• WHAT YOU HAVE TO DO: The lines to return are those from the one containing "HEAD_ROWS = head_rows()" down to the one containing "cad_parts[node].hide_render = cad_parts[node].hide_viewport", inclusive; return them exactly and nothing else.

───── DATA LINES

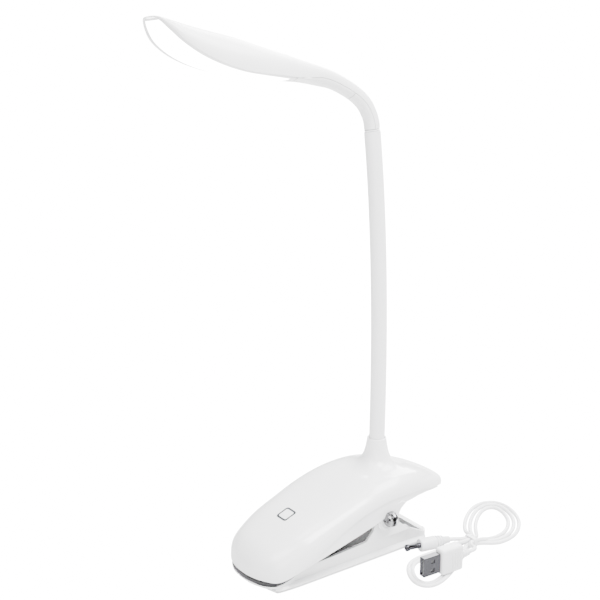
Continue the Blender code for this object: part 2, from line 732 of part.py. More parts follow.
def head_matrix():
    """The head's frame: at the top of the gooseneck, pitched forward and rolled."""
    roll = Matrix.Rotation(math.radians(-HEAD_ROLL), 4, "Y")
    pitch = Matrix.Rotation(math.radians(HEAD_PITCH), 4, "X")
    return Matrix.Translation(bezier(1.0)) @ roll @ pitch


def to_head(item):
    """Moves an object modelled at the origin into the head's frame."""
    frame = head_matrix()
    frame.translation = frame.translation * MM
    bpy.context.view_layer.update()
    item.matrix_world = frame @ item.matrix_world
    return item


def neck_rows():
    """The bent neck of the head: ridge point, parting point, underside point and half width."""
    rows = []
    for y, z, angle, radius in NECK_STATIONS:
        normal = Vector((math.cos(math.radians(angle)), math.sin(math.radians(angle))))
        centre = Vector((y, z))
        top = centre + normal * radius
        parting = centre - normal * PARTING_DROP
        under = centre - normal * radius
        rows.append((*top, *parting, *under, radius))
    return rows


def head_rows():
    """Leaf stations then neck stations, as one smooth run from the tip to the gooseneck."""
    leaf = [(ty, tz, by, bz, by + dy, bz + dz, width) for ty, tz, by, bz, dy, dz, width in LEAF_STATIONS]
    return catmull_rom(leaf + neck_rows(), 2)


def arch(low, high, width, fullness, columns):
    """Points from +X over the high point to -X, around the low point, in the head's YZ plane."""
    points = []
    for k in range(columns + 1):
        angle = math.pi * k / columns
        across = math.copysign(abs(math.cos(angle)) ** fullness, math.cos(angle))
        rise = math.sin(angle) ** fullness
        y = low[0] + (high[0] - low[0]) * rise
        z = low[1] + (high[1] - low[1]) * rise
        points.append((width * across, y, z))
    return points


def shifted(low, high, distance):
    """The high point moved towards the low one, at most to a fifth of the way from it."""
    low = Vector(low)
    high = Vector(high)
    length = max((high - low).length, 0.001)
    return tuple(low + (high - low) * max(1 - distance / length, 0.2))


def make_head_shell():
    outer, inner = [], []
    for index, (ty, tz, by, bz, _, _, width) in enumerate(HEAD_ROWS):
        if width <= 0:
            outer.append([(0.0, ty, tz)])
            inner.append([(0.0, ty + HEAD_WALL, tz - HEAD_WALL * 0.35)])
            continue
        outer.append(arch((by, bz), (ty, tz), width, LEAF_FULLNESS, HEAD_COLUMNS))
        lowered = shifted((by, bz), (ty, tz), HEAD_WALL)
        slide = HEAD_WALL * max(0.0, 1 - index / 4)
        arch_in = arch((by, bz), lowered, max(width - HEAD_WALL, 0.7 * width), LEAF_FULLNESS, HEAD_COLUMNS)
        inner.append([(x, y + slide, z - slide * 0.35) for x, y, z in arch_in])
    return to_head(thick_grid("head_shell", outer, inner, WHITE_GLOSS, PARTS))


def run_of_rows(first, last):
    """The rows from one to another, starting a gap after the first of them."""
    rows = [list(row) for row in HEAD_ROWS[first : last + 1]]
    here, after = rows[0], rows[1]
    share = GAP / math.dist(here[2:4], after[2:4])
    rows[0] = [a + (b - a) * share for a, b in zip(here, after)]
    return rows


def make_diffuser():
    """The opal window: a thin dish inside the leaf's rim, bulging downwards."""
    rings = []
    for _, tz, by, bz, uy, uz, width in run_of_rows(DIFFUSER_START, DIFFUSER_END):
        half = width - HEAD_WALL - GAP - 0.2
        low = arch((by, bz), (uy, uz), half, 0.9, 12)
        wall = min(DIFFUSER_WALL, 0.16 * (tz - bz))
        high = [(x, y, z + wall) for x, y, z in low]
        rings.append(low + high[::-1])
    return to_head(loft("diffuser", rings, OPAL, PARTS))


def make_neck_cover(name, first, last):
    """The underside of the neck between two rows."""
    outer, inner = [], []
    for _, _, by, bz, uy, uz, width in run_of_rows(first, last):
        low = shifted((uy, uz), (by, bz), GAP)
        outer.append(arch(low, (uy, uz), width, 1.0, 10))
        raised = shifted(low, (uy, uz), HEAD_WALL)
        inner.append(arch(low, raised, width - HEAD_WALL, 1.0, 10))
    return to_head(thick_grid(name, outer, inner, WHITE_GLOSS, PARTS))


def make_light_board():
    """The board along the leaf, with two rows of light-emitting diodes on its underside."""
    board = rounded_box("led_board", BOARD_SIZE, 0.0, BOARD_GREEN, PARTS)
    points, faces = [], []
    for row in (-1, 1):
        for k in range(LEDS_PER_ROW):
            y = BOARD_SIZE[1] * ((k + 0.5) / LEDS_PER_ROW - 0.5)
            start = len(points)
            for dx in (-1.4, 1.4):
                for dy in (-1.7, 1.7):
                    for z in (-1.4, 0.0):
                        points.append((row * 5.5 + dx, y + dy, z))
            for face in ((0, 1, 3, 2), (4, 6, 7, 5), (0, 4, 5, 1), (2, 3, 7, 6), (0, 2, 6, 4), (1, 5, 7, 3)):
                faces.append(tuple(start + corner for corner in face))
    diodes = mesh_object("diodes", points, faces, OPAL, CUTTERS)
    tilt(board, BOARD_CENTRE, -BOARD_SLOPE)
    tilt(diodes, BOARD_CENTRE, -BOARD_SLOPE)
    combine(board, to_head(diodes), "UNION")
    return to_head(board)


def make_head():
    make_head_shell()
    make_diffuser()
    seam = DIFFUSER_END + COVER_SPLIT
    make_neck_cover("neck_cover_front", DIFFUSER_END, seam)
    make_neck_cover("neck_cover_rear", seam, len(HEAD_ROWS) - 1)
    make_light_board()
    radius = SLEEVE_RADIUS - 0.1
    bore = HOSE_RADIUS + GAP
    profile = [(radius, 0.7), (radius, -1.2), (bore, -1.2), (bore, 0.7)]
    to_head(turned("neck_ring", profile, WHITE_SATIN, PARTS))


def band(name, middle, width):
    """Several turns of lead side by side, as one flat band that narrows towards the tie."""
    points = catmull_rom(middle, 3)
    run = [0.0]
    for a, b in zip(points, points[1:]):
        run.append(run[-1] + math.dist(a, b))
    sides = ([], [])
    for index, (x, y) in enumerate(points):
        before = points[max(index - 1, 0)]
        after = points[min(index + 1, len(points) - 1)]
        along = Vector((after[0] - before[0], after[1] - before[1])).normalized()
        share = min(1.0, min(run[index], run[-1] - run[index]) / BAND_TAPER)
        half = (BAND_END_WIDTH + (width - BAND_END_WIDTH) * share) / 2
        for side, sign in zip(sides, (1, -1)):
            side.append((x - sign * half * along.y, y + sign * half * along.x))
    outline = sides[0] + sides[1][::-1]
    solid = to_mesh(outline_plate(name, [outline], BAND_HEIGHT, WHITE_SATIN, PARTS))
    solid.location.z = (BAND_HEIGHT / 2 + 0.1) * MM
    return solid


def make_dc_plug():
    rear = Vector(DC_PLUG_REAR)
    front = Vector(DC_PLUG_FRONT)
    length = (front - rear).length
    body = [(0.0, length - 3.2), (2.1, length - 3.2), (2.1, length), (3.7, length), (4.2, length - 0.8)]
    body += [(4.2, 10.4), (3.5, 10.0), (3.5, 9.2), (4.0, 8.8), (3.3, 8.4), (3.3, 7.6), (3.7, 7.2)]
    body += [(3.0, 6.4), (2.4, 5.6), (2.0, 0.0), (0.0, 0.0)]
    place(turned("dc_plug_body", body, WHITE_SATIN, PARTS), rear, front - rear)
    barrel = [(0.0, 4.0), (0.6, 4.0), (0.6, 12.6), (1.75, 12.6), (1.75, 0.0), (0.0, 0.0)]
    foot = rear + (front - rear) * ((length - 2.9) / length)
    place(turned("dc_plug_barrel", barrel, CHROME, PARTS), foot, front - rear)


def make_usb_plug():
    """The plug stands on its narrow edge: X is its thickness and Y runs back from its mouth."""
    frame = Matrix.Translation(millimetres(USB_MOUTH)) @ Matrix.Rotation(math.radians(USB_TURN), 4, "Z")

    def piece(name, size, middle, corner, material, collection):
        item = rounded_box(name, size, corner, material, collection)
        item.matrix_world = frame @ Matrix.Translation(millimetres((0, middle, 0)))
        return item

    shell = piece("usb_shell", (4.5, 12.0, 12.0), 6.0, 0.0, CHROME, PARTS)
    combine(shell, piece("usb_mouth", (3.7, 13.0, 11.2), 4.5, 0.0, CHROME, CUTTERS), "DIFFERENCE")
    insert = piece("usb_insert", (1.8, 10.0, 10.4), 5.7, 0.0, DARK_RUBBER, PARTS)
    insert.matrix_world = insert.matrix_world @ Matrix.Translation(millimetres((0.8, 0, 0)))
    body = piece("usb_plug_body", (8.0, 16.0, 16.0), 20.3, 1.4, WHITE_SATIN, PARTS)
    taper = [(0.0, 0.0), (2.6, 0.0), (2.0, -7.2), (0.0, -7.2)]
    relief = turned("usb_relief", taper, WHITE_SATIN, CUTTERS)
    turn = Matrix.Rotation(math.radians(90), 4, "X")
    relief.matrix_world = frame @ Matrix.Translation(millimetres((0, 27.8, 0))) @ turn
    combine(body, relief, "UNION")
    return frame @ millimetres((0, 35.3, 0)) / MM


def make_lead():
    """The charging lead in a hank, with its two plugs and the tie round its waist."""
    make_dc_plug()
    usb_rear = make_usb_plug()
    x, y, z = TIE_CENTRE
    front = y - WAIST_SIZE[1] / 2 - 2 * GAP
    dc_tail = [DC_PLUG_REAR, (35.6, 72.6, 4.2), (37.2, 74.3, 4.2), (39.6, 74.4, 4.2)]
    dc_tail += [(41.5, 75.4, 4.2), (x - 2.0, front, 4.3)]
    usb_tail = [usb_rear, (62.9, 62.9, 10.6), (60.9, 67.6, 9.4), (56.4, 71.6, 7.2), (50.9, 73.8, 5.4)]
    usb_tail += [(47.9, 74.3, 4.7), (46.1, 75.3, 4.4), (x + 2.0, front, 4.3)]
    for name, points in (("lead_tail_dc", dc_tail), ("lead_tail_usb", usb_tail)):
        line = catmull_rom([tuple(point) for point in points], 3)
        line[0] = Vector(line[0]) + (Vector(line[1]) - Vector(line[0])).normalized() * GAP
        tube(name, line, CORD_RADIUS, WHITE_SATIN, PARTS)
    band("lead_coil_far", FAR_BAND, FAR_BAND_WIDTH)
    band("lead_coil_near", NEAR_BAND, NEAR_BAND_WIDTH)
    waist = rounded_box("lead_waist", WAIST_SIZE, 1.0, WHITE_SATIN, PARTS)
    waist.location = millimetres(TIE_CENTRE)
    tie = rounded_box("lead_tie", TIE_SIZE, 0.0, WHITE_SATIN, PARTS)
    hole_size = (WAIST_SIZE[0] + 2 * GAP, TIE_SIZE[1] + 4.0, WAIST_SIZE[2] + 2 * GAP)
    hole = rounded_box("tie_hole", hole_size, 0.0, WHITE_SATIN, CUTTERS)
    for item in (tie, hole):
        item.location = millimetres(TIE_CENTRE)
    combine(tie, hole, "DIFFERENCE")


def hang(name, centre, children):
    """An empty on a joint's centre, carrying the named pieces without moving them."""
    empty = bpy.data.objects.new(name, None)
    empty.empty_display_size = 0.01
    empty.location = millimetres(centre)
    PARTS.objects.link(empty)
    bpy.context.view_layer.update()
    for child in children:
        item = bpy.data.objects[child]
        item.parent = empty
        item.matrix_parent_inverse = empty.matrix_world.inverted()
    return empty


def hang_moving_pieces():
    """The chain of joints: the clip's pivot, then each joint of the gooseneck, then the head."""
    on_clip = ["base_shell", "base_cover", "upper_grip_pad", "touch_ring", "touch_spring", "control_board"]
    on_clip += ["battery_cell", "dc_socket", "gooseneck_nut", "sleeve_0", "hose_0"]
    on_clip += [f"cover_screw_{index}" for index in range(len(COVER_SCREWS))]
    parent = hang("clip_pivot", (0, *PIVOT), on_clip)
    for index, centre in enumerate(neck_stations()[1:-1], start=1):
        pieces = [f"sleeve_{index}", f"hose_{index}"]
        if index == NECK_JOINTS:
            pieces += ["neck_ring", "head_shell", "neck_cover_front", "neck_cover_rear"]
            pieces += ["diffuser", "led_board"]
        joint = hang(f"stem_joint_{index}", centre, pieces)
        joint.parent = parent
        joint.matrix_parent_inverse = parent.matrix_world.inverted()
        parent = joint


HEAD_ROWS = head_rows()
SHELL = make_base_shell()
add_socket(SHELL)
make_touch_mark(SHELL)
COVER = make_base_cover()
make_cover_screws(SHELL, COVER)
make_lower_jaw()
make_grip_pads()
make_foot_pad()
make_pivot()
make_torsion_spring()
make_inner_parts(SHELL)
make_gooseneck()
make_head()
make_lead()
hang_moving_pieces()
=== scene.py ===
"""Visual model of the clip-on reading lamp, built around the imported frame. Lengths are in metres."""
import math

import bmesh
import bpy
from mathutils import Matrix, Vector


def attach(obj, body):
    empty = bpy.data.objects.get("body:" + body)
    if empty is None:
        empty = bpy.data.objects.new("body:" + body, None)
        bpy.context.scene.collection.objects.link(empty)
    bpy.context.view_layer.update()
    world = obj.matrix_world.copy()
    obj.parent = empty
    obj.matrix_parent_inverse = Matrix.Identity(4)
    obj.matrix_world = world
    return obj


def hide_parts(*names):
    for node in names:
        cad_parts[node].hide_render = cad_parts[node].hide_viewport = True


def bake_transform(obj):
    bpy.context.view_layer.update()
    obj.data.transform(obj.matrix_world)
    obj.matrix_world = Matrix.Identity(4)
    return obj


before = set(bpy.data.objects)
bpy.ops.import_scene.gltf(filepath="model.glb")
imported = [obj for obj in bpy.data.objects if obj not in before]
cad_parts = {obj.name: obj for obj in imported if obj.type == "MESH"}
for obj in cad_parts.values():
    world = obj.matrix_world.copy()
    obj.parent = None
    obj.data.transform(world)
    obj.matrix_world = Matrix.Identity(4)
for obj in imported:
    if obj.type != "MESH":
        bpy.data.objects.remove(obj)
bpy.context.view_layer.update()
MM = 0.001


def mm(point):
    """A point given in millimetres, in metres."""
    return Vector(point) * MM


# ---------------------------------------------------------------- materials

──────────

• SOLVED PROBLEM:
HEAD_ROWS = head_rows()
SHELL = make_base_shell()
add_socket(SHELL)
make_touch_mark(SHELL)
COVER = make_base_cover()
make_cover_screws(SHELL, COVER)
make_lower_jaw()
make_grip_pads()
make_foot_pad()
make_pivot()
make_torsion_spring()
make_inner_parts(SHELL)
make_gooseneck()
make_head()
make_lead()
hang_moving_pieces()
=== scene.py ===
"""Visual model of the clip-on reading lamp, built around the imported frame. Lengths are in metres."""
import math

import bmesh
import bpy
from mathutils import Matrix, Vector


def attach(obj, body):
    empty = bpy.data.objects.get("body:" + body)
    if empty is None:
        empty = bpy.data.objects.new("body:" + body, None)
        bpy.context.scene.collection.objects.link(empty)
    bpy.context.view_layer.update()
    world = obj.matrix_world.copy()
    obj.parent = empty
    obj.matrix_parent_inverse = Matrix.Identity(4)
    obj.matrix_world = world
    return obj


def hide_parts(*names):
    for node in names:
        cad_parts[node].hide_render = cad_parts[node].hide_viewport = True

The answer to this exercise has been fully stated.